- SET TASK:
Repeat the line that contains "clear_scene()", the line that contains "points = [vertex.co", and all lines between them, exactly and with no other lines.

(Items from a dataset)
*****
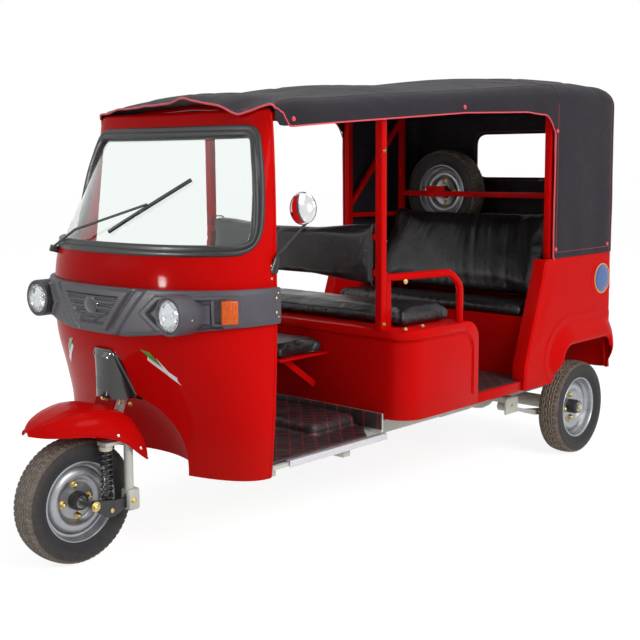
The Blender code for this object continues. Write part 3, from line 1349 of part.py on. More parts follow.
def make_rear_axle():
    hub_face = REAR_WHEEL_X - HUB_WIDTH / 2 - 0.006
    centre = (0.0, REAR_AXLE, TYRE_RADIUS)
    axle = rod((-hub_face, REAR_AXLE, TYRE_RADIUS), (hub_face, REAR_AXLE, TYRE_RADIUS), AXLE_TUBE_RADIUS, 16)
    pieces = [ball(centre, (0.095, 0.085, 0.085), 14, 8)]
    pieces.append(rod((0.0, REAR_AXLE - 0.12, TYRE_RADIUS + 0.012),
                      (0.0, REAR_AXLE - 0.12 - MOTOR_LENGTH, TYRE_RADIUS + 0.012), MOTOR_RADIUS, 16))
    pieces.append(rod((0.0, REAR_AXLE, TYRE_RADIUS + 0.006), (0.0, REAR_AXLE - 0.13, TYRE_RADIUS + 0.012),
                      0.050, 12))
    for side in (1, -1):
        x = side * SPRING_X
        pieces.append(prism(spring_path(SPRING_THICK), on_yz, x - SPRING_WIDTH / 2, x + SPRING_WIDTH / 2,
                            "leaf"))
        for y, z in ((rear(SPRING_FRONT), SPRING_EYE_Z - 0.005), (rear(SPRING_REAR), SPRING_EYE_Z - 0.005)):
            pieces.append(rod((x - SPRING_WIDTH / 2, y, z), (x + SPRING_WIDTH / 2, y, z), 0.0205, 12))
        drum_in = side * (REAR_WHEEL_X - HUB_WIDTH / 2 - 0.006 - DRUM_WIDTH)
        pieces.append(rod((drum_in, REAR_AXLE, TYRE_RADIUS), (side * hub_face, REAR_AXLE, TYRE_RADIUS),
                          DRUM_RADIUS, 16))
        tip = side * (REAR_WHEEL_X + HUB_WIDTH / 2 + 0.010)
        pieces.append(rod((side * (hub_face - 0.02), REAR_AXLE, TYRE_RADIUS), (tip, REAR_AXLE, TYRE_RADIUS),
                          SPINDLE_RADIUS, 16))
    fuse(axle, *pieces)
    finish_part(axle, "rear_axle", BLACK_STEEL)


def tyre_profile():
    """Closed outline of the tyre section, radius against width."""
    r, w = TYRE_RADIUS, TYRE_WIDTH / 2
    bead = RIM_RADIUS + SEAT_GAP
    half = [(bead, RIM_WIDTH / 2 - 0.010), (bead + 0.012, w * 0.86), (r - 0.040, w), (r - 0.012, w * 0.88),
            (r, w * 0.50)]
    return half + [(radius, -x) for radius, x in reversed(half)]


def rim_profile():
    """Closed outline of rim, disc and hub tube, radius against width."""
    r, w, t = RIM_RADIUS, RIM_WIDTH / 2, RIM_SHEET
    bore = SPINDLE_RADIUS + RUN_GAP
    hub = HUB_WIDTH / 2
    return [
        (bore, -hub), (HUB_RADIUS, -hub), (HUB_RADIUS, -t), (r * 0.60, 0.008), (r - 0.020, -0.006),
        (r - 0.014, -w + 0.006), (r, -w), (r, -w + 0.015), (r - 0.012, -w + 0.022),
        (r - 0.012, w - 0.022), (r, w - 0.015), (r, w),
        (r - 0.014, w - 0.006), (r - 0.018, 0.004), (r * 0.60, t + 0.012), (HUB_RADIUS, t), (HUB_RADIUS, hub),
        (bore, hub),
    ]


def make_wheel(tyre_name, rim_name, place, turn, parent):
    tyre = turned(tyre_profile(), "tyre", WHEEL_SEGMENTS)
    rim = turned(rim_profile(), "rim", WHEEL_SEGMENTS)
    for item in (tyre, rim):
        item.data.transform(Matrix.Translation(place) @ turn)
    finish_part(tyre, tyre_name, RUBBER, 50.0, parent)
    finish_part(rim, rim_name, RIM_SILVER, 35.0, parent)


def make_wheels():
    left_turn = Matrix.Rotation(math.pi / 2, 4, "Y")
    right_turn = Matrix.Rotation(-math.pi / 2, 4, "Y")
    rows = (
        ("front_tyre", "front_rim", (0.0, FRONT_AXLE, TYRE_RADIUS), left_turn, "front_wheel_axis"),
        ("rear_tyre_left", "rear_rim_left", (REAR_WHEEL_X, REAR_AXLE, TYRE_RADIUS), left_turn,
         "rear_left_axis"),
        ("rear_tyre_right", "rear_rim_right", (-REAR_WHEEL_X, REAR_AXLE, TYRE_RADIUS), right_turn,
         "rear_right_axis"),
        ("spare_tyre", "spare_rim", (SPARE_X, rear(SPARE_FROM_REAR), SPARE_Z),
         Matrix.Rotation(math.pi / 2, 4, "X"), None),
    )
    for tyre_name, rim_name, place, turn, axis_name in rows:
        parent = joint_frame(axis_name, place) if axis_name else None
        make_wheel(tyre_name, rim_name, place, turn, parent)


def make_fork(parent):
    stem = rod(steer_point(CROWN_Z), steer_point(HANDLEBAR_Z - 0.03), STEERER_RADIUS, 16)
    leg_y = front(LEG_BACK)
    crown_y = steer_point(CROWN_Z).y
    wide = LEG_X + 0.010
    plan = [(-wide, leg_y - 0.022), (wide, leg_y - 0.022), (wide, leg_y + 0.012), (0.040, crown_y + 0.010),
            (-0.040, crown_y + 0.010), (-wide, leg_y + 0.012)]
    crown = prism(plan, on_xy, CROWN_Z - CROWN_THICK, CROWN_Z, "crown")
    pieces = [crown]
    shock_y = front(SHOCK_BACK)
    for side in (1, -1):
        leg = side * LEG_X
        pieces.append(rod((leg, leg_y, PIVOT_Z + 0.02), (leg, leg_y, CROWN_Z - 0.004), LEG_RADIUS, 14))
        low_x, high_x = sorted((side * (SHOCK_X - 0.018), side * (LEG_X + 0.012)))
        pieces.append(box((low_x, shock_y - 0.020, SHOCK_TOP), (high_x, leg_y, SHOCK_TOP + 0.012)))
        pieces.append(box((low_x, leg_y - 0.020, SHOCK_TOP), (high_x, leg_y - 0.008, CROWN_Z - 0.002)))
        cheek_low, cheek_high = leg - 0.025, leg + 0.025
        yoke = box((cheek_low, leg_y - 0.018, PIVOT_Z - 0.034), (cheek_high, leg_y + 0.028, PIVOT_Z + 0.040))
        bevel_edges(yoke, 0.010)
        slot = box((leg - ARM_THICK / 2 - 0.001, leg_y - 0.03, PIVOT_Z - 0.05),
                   (leg + ARM_THICK / 2 + 0.001, leg_y + 0.022, PIVOT_Z + 0.024))
        cut(yoke, slot)
        pieces.append(yoke)
    fuse(stem, *pieces)
    finish_part(stem, "front_fork", FRAME_GREY, 35.0, parent)


def make_swing_arms(parent):
    """Leading arms from the fork's clevises to the front axle, joined by its spindle."""
    spindle = rod((-LEG_X - 0.014, FRONT_AXLE, TYRE_RADIUS), (LEG_X + 0.014, FRONT_AXLE, TYRE_RADIUS),
                  SPINDLE_RADIUS, 16)
    pieces = []
    pivot_y = front(LEG_BACK) + 0.002
    for side in (1, -1):
        x = side * LEG_X
        low_x, high_x = x - ARM_THICK / 2, x + ARM_THICK / 2
        outline = [(pivot_y + 0.012, PIVOT_Z + 0.008), (front(SHOCK_BACK) + 0.01, PIVOT_Z + 0.014),
                   (FRONT_AXLE, TYRE_RADIUS + 0.016),
                   (FRONT_AXLE - 0.016, TYRE_RADIUS), (FRONT_AXLE, TYRE_RADIUS - 0.016),
                   (front(SHOCK_BACK) - 0.012, PIVOT_Z - 0.040),
                   (front(SHOCK_BACK) + 0.012, PIVOT_Z - 0.040), (pivot_y + 0.012, PIVOT_Z - 0.010)]
        pieces.append(prism(outline, on_yz, low_x, high_x, "arm"))
        seat_low, seat_high = sorted((side * (SHOCK_X - 0.014), side * (LEG_X + 0.002)))
        pieces.append(box((seat_low, front(SHOCK_BACK) - 0.017, PIVOT_Z + 0.002),
                          (seat_high, front(SHOCK_BACK) + 0.019, PIVOT_Z + SHOCK_SEAT)))
    fuse(spindle, *pieces)
    finish_part(spindle, "swing_arms", BLACK_STEEL, 35.0, parent)


def make_shocks(parent):
    base = PIVOT_Z + SHOCK_SEAT + SEAT_GAP
    top = SHOCK_TOP - SEAT_GAP
    y = front(SHOCK_BACK)
    for side, word in ((1, "left"), (-1, "right")):
        core = rod((0, 0, base), (0, 0, top), 0.010, 12)
        spring = rod((0, 0, base + 0.014), (0, 0, top - 0.012), SHOCK_RADIUS, 16)
        fuse(core, spring)
        core.data.transform(Matrix.Translation((side * SHOCK_X, y, 0)))
        finish_part(core, "shock_" + word, BLACK_STEEL, 35.0, parent)


def guard_ring(back, half, crown, hem, inset):
    half = max(half - inset, 0.003)
    crown -= inset
    points = []
    low = hem - (0.02 if inset else 0.0)
    for step in range(13):
        angle = math.pi * step / 12
        c, s = math.cos(angle), math.sin(angle)
        points.append((math.copysign(abs(c) ** 0.55, c) * half, front(back), hem + (crown - hem) * s ** 0.75))
    if inset:
        points = [(points[0][0], front(back), low)] + points + [(points[-1][0], front(back), low)]
    return points


def make_guard(parent):
    outer = loft([guard_ring(*row, 0.0) for row in GUARD_SECTIONS], "guard")
    inner_rows = [list(row) for row in GUARD_SECTIONS]
    inner_rows[0][0] += 0.010
    inner_rows[-1][0] += 0.010
    inner = loft([guard_ring(*row, GUARD_SHEET) for row in inner_rows], "guard_inner")
    stem_way = rod(steer_point(0.40), steer_point(0.60), STEERER_RADIUS + 0.002, 16)
    cut(outer, inner, stem_way)
    finish_part(outer, "front_mudguard", RED_PAINT, 35.0, parent)


def make_handlebar(parent):
    centre = steer_point(HANDLEBAR_Z)
    pull = Vector((0, 0.05, 0.01))
    path = [centre + Vector((-HANDLEBAR_HALF, 0, 0.03)) + pull * 1.4,
            centre + Vector((-0.14, 0, 0.03)) + pull * 0.6, centre + Vector((-0.05, 0, 0)),
            centre + Vector((0.05, 0, 0)), centre + Vector((0.14, 0, 0.03)) + pull * 0.6,
            centre + Vector((HANDLEBAR_HALF, 0, 0.03)) + pull * 1.4]
    bar = tube(bent(path, 0.04, 3), HANDLEBAR_RADIUS, "bar")
    grips = []
    for side in (1, -1):
        end = centre + Vector((side * HANDLEBAR_HALF, 0, 0.03)) + pull * 1.4
        inner = centre + Vector((side * 0.14, 0, 0.03)) + pull * 0.6
        grips.append(rod(end, end + (inner - end).normalized() * 0.11, HANDLEBAR_RADIUS + 0.005, 14))
    clamp = rod(steer_point(HANDLEBAR_Z - 0.03) + Vector((0, 0, SEAT_GAP)),
                centre + Vector((0, 0.004, 0.012)), 0.020, 14)
    fuse(bar, clamp, *grips)
    finish_part(bar, "handlebar", BLACK_STEEL, 35.0, parent)


def make_rear_fittings():
    back = rear(BODY_REAR) + SEAT_GAP
    end = rear(REAR_OVERHANG)
    low, high = BUMPER_Z - BUMPER_HEIGHT / 2, BUMPER_Z + BUMPER_HEIGHT / 2
    outline = [(BUMPER_HALF, end - 0.035), (BUMPER_HALF - 0.06, end), (-BUMPER_HALF + 0.06, end),
               (-BUMPER_HALF, end - 0.035),
               (-BUMPER_HALF + 0.05, end - 0.055), (BUMPER_HALF - 0.05, end - 0.055)]
    bumper = prism(outline, on_xy, low, high, "bumper")
    bevel_edges(bumper, 0.008)
    stays = [box((x - 0.03, back, BUMPER_Z - 0.012), (x + 0.03, end - 0.02, BUMPER_Z + 0.012))
             for x in (-0.28, 0.28)]
    fuse(bumper, *stays)
    finish_part(bumper, "rear_bumper", BLACK_GLOSS)
    for side, word in ((1, "left"), (-1, "right")):
        x = side * (TAIL_LAMP_X - BODY_CORNER * 0.35)
        lamp = box((x - TAIL_LAMP_WIDTH / 2, back, TAIL_LAMP_Z - TAIL_LAMP_HEIGHT / 2),
                   (x + TAIL_LAMP_WIDTH / 2, back + TAIL_LAMP_DEPTH, TAIL_LAMP_Z + TAIL_LAMP_HEIGHT / 2))
        finish_part(bevel_edges(lamp, 0.007), "tail_lamp_" + word, RED_LENS)


def make_wiper():
    foot, foot_z = WIPER_FOOT
    low_end, high_end = WIPER_BLADE
    blade_path = []
    for step in range(6):
        share = step / 5
        blade_path.append(cab_point(low_end[0] + (high_end[0] - low_end[0]) * share,
                                    low_end[1] + (high_end[1] - low_end[1]) * share, 0.008 - GLASS_BACK))
    blade = tube(blade_path, 0.007, "blade", 1)
    middle = ((low_end[0] + high_end[0]) / 2, (low_end[1] + high_end[1]) / 2)
    base = rod(cab_point(foot, foot_z, SEAT_GAP), cab_point(foot, foot_z, 0.030), 0.012, 12)
    arm = tube([cab_point(foot, foot_z, 0.024),
                cab_point(foot * 0.6 + middle[0] * 0.4, foot_z * 0.6 + middle[1] * 0.4, 0.026),
                cab_point(*middle, 0.006)], 0.0045, "arm")
    fuse(base, arm, blade)
    finish_part(base, "wiper", BLACK_STEEL)


def build():
    make_cab()
    make_lamp_bar()
    make_signals()
    make_steering_cover()
    make_dash()
    make_mirror()
    make_wiper()
    make_floor()
    make_seat_box()
    make_middle_backrest()
    make_handrails()
    make_roof_frame()
    make_canopy()
    make_rear_body()
    make_rear_floor()
    make_chassis()
    make_rear_axle()
    make_rear_fittings()
    steering = joint_frame("steering_axis", steer_point(STEER_HEAD_Z))
    make_fork(steering)
    make_swing_arms(steering)
    make_shocks(steering)
    make_guard(steering)
    make_handlebar(steering)
    make_wheels()


clear_scene()
PARTS = make_collection("electric_rickshaw")
GUIDES = make_collection("guides")
build()
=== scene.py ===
import bisect
import functools
import json
import math

import bmesh
import bpy
from mathutils import Matrix, Vector, noise

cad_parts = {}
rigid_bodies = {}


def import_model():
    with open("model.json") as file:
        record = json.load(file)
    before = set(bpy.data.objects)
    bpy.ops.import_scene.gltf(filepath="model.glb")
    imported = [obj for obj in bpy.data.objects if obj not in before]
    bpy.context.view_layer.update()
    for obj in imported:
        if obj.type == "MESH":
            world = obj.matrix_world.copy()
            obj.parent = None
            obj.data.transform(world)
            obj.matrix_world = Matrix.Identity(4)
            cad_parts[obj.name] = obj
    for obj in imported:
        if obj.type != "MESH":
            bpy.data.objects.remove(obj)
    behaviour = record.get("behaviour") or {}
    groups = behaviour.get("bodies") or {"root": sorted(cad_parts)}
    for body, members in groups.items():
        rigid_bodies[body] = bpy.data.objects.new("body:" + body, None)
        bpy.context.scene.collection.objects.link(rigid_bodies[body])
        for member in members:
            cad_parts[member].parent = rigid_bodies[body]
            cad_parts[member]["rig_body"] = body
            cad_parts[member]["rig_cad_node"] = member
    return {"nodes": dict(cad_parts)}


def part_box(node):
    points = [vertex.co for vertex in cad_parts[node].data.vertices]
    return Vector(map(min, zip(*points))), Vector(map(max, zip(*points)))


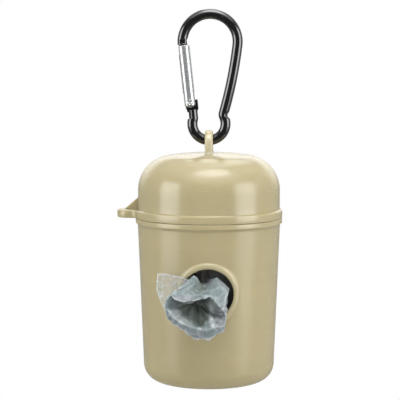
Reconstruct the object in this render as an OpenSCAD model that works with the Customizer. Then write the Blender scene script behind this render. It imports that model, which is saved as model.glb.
*****
- FINISHED EXERCISE:
clear_scene()
PARTS = make_collection("electric_rickshaw")
GUIDES = make_collection("guides")
build()
=== scene.py ===
import bisect
import functools
import json
import math

import bmesh
import bpy
from mathutils import Matrix, Vector, noise

cad_parts = {}
rigid_bodies = {}


def import_model():
    with open("model.json") as file:
        record = json.load(file)
    before = set(bpy.data.objects)
    bpy.ops.import_scene.gltf(filepath="model.glb")
    imported = [obj for obj in bpy.data.objects if obj not in before]
    bpy.context.view_layer.update()
    for obj in imported:
        if obj.type == "MESH":
            world = obj.matrix_world.copy()
            obj.parent = None
            obj.data.transform(world)
            obj.matrix_world = Matrix.Identity(4)
            cad_parts[obj.name] = obj
    for obj in imported:
        if obj.type != "MESH":
            bpy.data.objects.remove(obj)
    behaviour = record.get("behaviour") or {}
    groups = behaviour.get("bodies") or {"root": sorted(cad_parts)}
    for body, members in groups.items():
        rigid_bodies[body] = bpy.data.objects.new("body:" + body, None)
        bpy.context.scene.collection.objects.link(rigid_bodies[body])
        for member in members:
            cad_parts[member].parent = rigid_bodies[body]
            cad_parts[member]["rig_body"] = body
            cad_parts[member]["rig_cad_node"] = member
    return {"nodes": dict(cad_parts)}


def part_box(node):
    points = [vertex.co for vertex in cad_parts[node].data.vertices]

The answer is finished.